What I finally realized, was the value of my dual-identity that I had forever seen as a disadvantage. This disadvantage, although relevant in Canadian society, had been ultimately embellished in my own mind. On one hand, I had this beautiful and elaborate culture, tradition and history to enjoy throughout my life. And on the other hand, I had the social superiority and opportunity of someone living without labels and markers determining who I am.
Evidently, in a caste-class-gender-religion dominated social system such as that of India, I could have easily been silenced. The very idea of the Partition itself is an example. Alongside Post-Partition struggles leading to massacres of Sikhs and Muslims across Punjab, there’s numerous instances of marginalization. Despite the clear prohibition of discrimination enshrined in the Indian constitution, Hindu nationalism has reached new heights in claiming cultural superiority. Currently, BJP — the party that one recent elections with majority — is asserting Hindu dominance by challenging multicultural narratives. By claiming modern day Hindus descend from the first inhabitants of India, the BJP is rewriting the national identity of India and ignoring a large portion of the nation’s history and people.
Castes result in further segregation and abuse. Laws against caste discrimination as well as affirmative action laws for low-caste government positions have been implemented. Despite that, castes are resilient and remain difficult to abolish. Simply someone’s last name determines their place in society. To this day, inter-caste marriages although publicly encouraged can result in murders and honour killings. The caste system in India remains prevalent and problematic with no solution visible in the near future.

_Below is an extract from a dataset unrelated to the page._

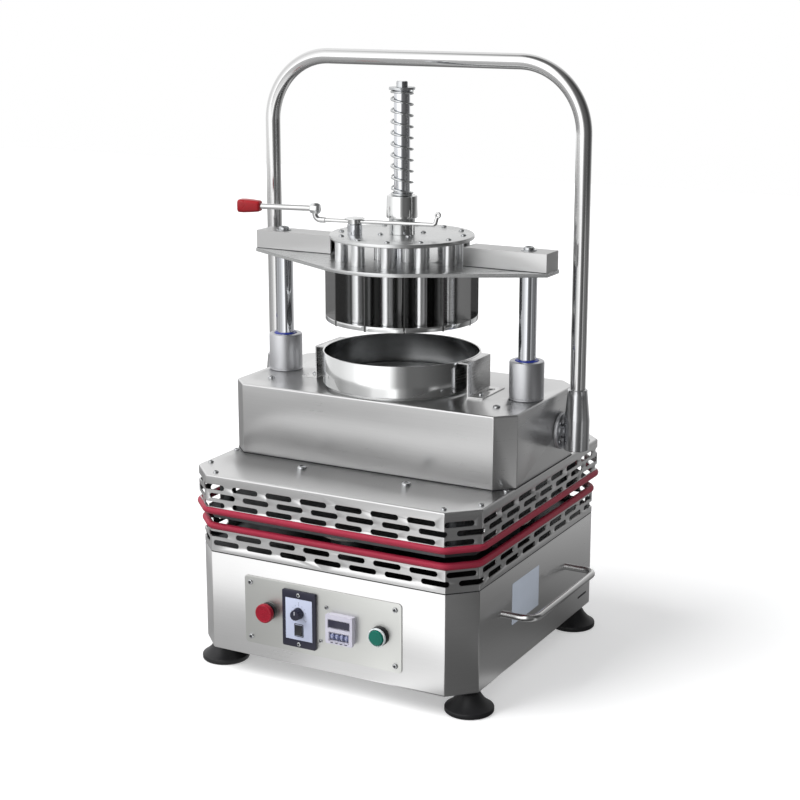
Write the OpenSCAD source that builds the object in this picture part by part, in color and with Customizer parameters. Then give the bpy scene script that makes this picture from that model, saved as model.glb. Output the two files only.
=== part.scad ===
// Dough divider rounder. Z is up, the front is -Y, and the origin is on the
// floor under the middle of the cabinet. All sizes are in millimetres.

/* [Cabinet] */
// Width of the cabinet, left to right
cab_w = 500; // [480:1:540]
// Depth of the cabinet, front to back
cab_d = 520; // [500:1:580]
// Height of the cabinet walls up to the seam
cab_h = 166; // [160:1:200]
// Leg of the chamfer at each upright corner of the cabinet
cab_chamfer = 39; // [30:1:50]
// Thickness of the sheet metal of the housings
sheet = 2; // [1.5:0.1:3]
// Height of the dark seam between cabinet and apron
seam_gap = 2; // [1:0.1:4]
// Thickness of the deck plate that closes the cabinet
deck_t = 5; // [4:0.5:8]
// Width of the flange folded in at the cabinet's foot
foot_flange = 50; // [44:1:60]
// Width of the narrow flanges that carry the deck and hold the apron
rim_flange = 16; // [12:1:24]

/* [Feet] */
// Height of the rubber feet
foot_h = 40; // [30:1:60]
// Diameter of a foot on the floor
foot_d = 78; // [60:1:90]
// Height of the upright rim of a foot
foot_rim = 9; // [5:1:14]
// Diameter of a foot's neck
foot_neck_d = 26; // [20:1:34]
// Distance of the feet's middles from the cabinet's sides
foot_inset_x = 24; // [22:1:50]
// Distance of the feet's middles from the cabinet's front and back
foot_inset_y = 56; // [50:1:80]

/* [Orbiting tray] */
// Width of the tray
tray_w = 512; // [490:1:540]
// Depth of the tray
tray_d = 536; // [510:1:580]
// Leg of the chamfer at each upright corner of the tray
tray_chamfer = 43; // [30:1:50]
// Height of the tray's top face above the floor
tray_z = 337; // [332:1:345]
// Radius of the red edge trim
trim_r = 5.75; // [4:0.25:7]
// Bend radius of the trim at the corners
trim_bend = 24; // [14:1:34]
// Height of the lower trim's middle above the floor
low_trim_z = 249.5; // [246:0.5:251]
// Height of the upper trim's middle above the floor
up_trim_z = 277.5; // [276:0.5:280]
// Thickness of the carriage plate
carriage_t = 8; // [6:1:10]
// Height of the carriage plate's under face above the floor
carriage_z = 262; // [260:1:266]
// Gap between the carriage plate's edge and the tray's skirt
carriage_gap = 12; // [4:1:20]
// Diameter of the posts between carriage plate and tray
tray_post_d = 26; // [18:1:34]

/* [Slots] */
// Length of a ventilation slot
slot_l = 48; // [30:1:54]
// Height of a ventilation slot
slot_h = 9; // [6:0.5:11]
// Distance between slots of one row
slot_pitch = 62.7; // [58:0.1:80]
// Distance between rows
row_pitch = 14.5; // [12:0.5:16]
// Sideways place of the first kind of row
row_phase_a = -14; // [-30:1:30]
// Sideways place of the second kind of row
row_phase_b = 6; // [-30:1:30]
// Height of the lower apron's top row above the floor
low_row_z = 236; // [232:0.5:238]
// Height of the tray skirt's top row above the floor
up_row_z = 317.5; // [314:0.5:322]

/* [Orbit drive] */
// Throw of the eccentrics
throw = 8; // [5:0.5:9]
// Radius of the main shaft
main_shaft_r = 17.5; // [14:0.5:20]
// Radius of the eccentric pin
ecc_pin_r = 15; // [10:0.5:17]
// Radius of the disc that carries the eccentric pin
ecc_disc_r = 34; // [30:1:38]
// Thickness of the eccentric discs
ecc_disc_t = 10; // [8:1:12]
// Height of the eccentric discs' top above the floor
ecc_disc_z = 240; // [236:1:242]
// Radius of the bearing housing's body
bearing_r = 38; // [30:1:44]
// Radius of the bearing housing's flange
bearing_flange_r = 62; // [54:1:70]
// Length of the bearing housing below the deck
bearing_drop = 55; // [40:1:70]
// Radius of the drive pulley's groove
drive_pulley_r = 100; // [80:1:105]
// Radius of the motor pulley's groove
motor_pulley_r = 28; // [20:1:34]
// How far a pulley's rims stand out of its groove
pulley_rim = 9; // [7:0.5:10]
// Height of the belt
belt_h = 12; // [8:1:14]
// Thickness of the belt
belt_t = 8; // [5:0.5:8]
// Height of the pulleys' middle above the floor
pulley_z = 72; // [66:1:78]
// Radius of the motor
motor_r = 62; // [50:1:66]
// Length of the motor's body
motor_l = 105; // [80:1:108]
// Distance of the motor's middle from the cabinet's left side
motor_inset = 110; // [100:1:120]
// Place of the motor from the middle, to the back
motor_y = 118; // [110:1:126]
// Radius of the motor shaft
motor_shaft_r = 8; // [6:0.5:10]
// Place of the idler crank from the middle, to the right
idler_x = 150; // [140:1:170]
// Place of the idler crank from the middle, to the back
idler_y = 150; // [140:1:170]
// Radius of the idler crank's shaft and pin
idler_r = 9; // [7:0.5:11]
// Radius of the idler crank's disc
idler_disc_r = 22; // [20:1:26]
// Radius of a slide pad
pad_r = 52; // [40:1:56]
// Thickness of a slide pad
pad_t = 16; // [12:1:18]
// Distance of the front and back slide pads from the cabinet's walls
pad_inset_y = 88; // [84:1:100]
// Distance of the left and right slide pads from the cabinet's sides
pad_inset_x = 72; // [70:1:80]
// Radius of the pedestals that the slide pads run on
pedestal_r = 34; // [24:1:40]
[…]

But with my Canadian passport in hand, alongside the opportunities I had growing up, I have the ability and power to challenge these notions and take a stance. Indian society sees foreigners as beyond their categorizations, a legacy still in place after 200 years of British colonization. From skin-lightening fairness creams to foreign policy legislation, colonial legacies are alive and continue to thrive in modern day India. As a result, an obsession with foreign citizenship and NRIs breaks past the domestic classifications in India.
Foreigners are inherently seen as superior. Due to this superiority, voices that would commonly be dismissed refuse to be silenced. For example, a female, Saini Sikh Punjabi born, raised and living in India would be commonly ignored in pursuits of social activism. But as an Indo-Canadian woman with minority background claims I can use those facets to my advantage. The awareness that comes with my ancestral background and the power present in my national identity results in my refusal to be silenced. It allows me to pursue a platform against maltreatment of minorities with internal knowledge of the situation and external advantages of heightened social status.
I am above the classifications of Indian society and I am beyond the legal labeling in census Canada, because
I am both.
I am Indo-Canadian. And proud.
Dil Bola is a McGill graduate with a Bachelor’s degree in Political Science, World Islamic & Middle Eastern Studies and World Religions. She specializes in religion and culture within the current political climate.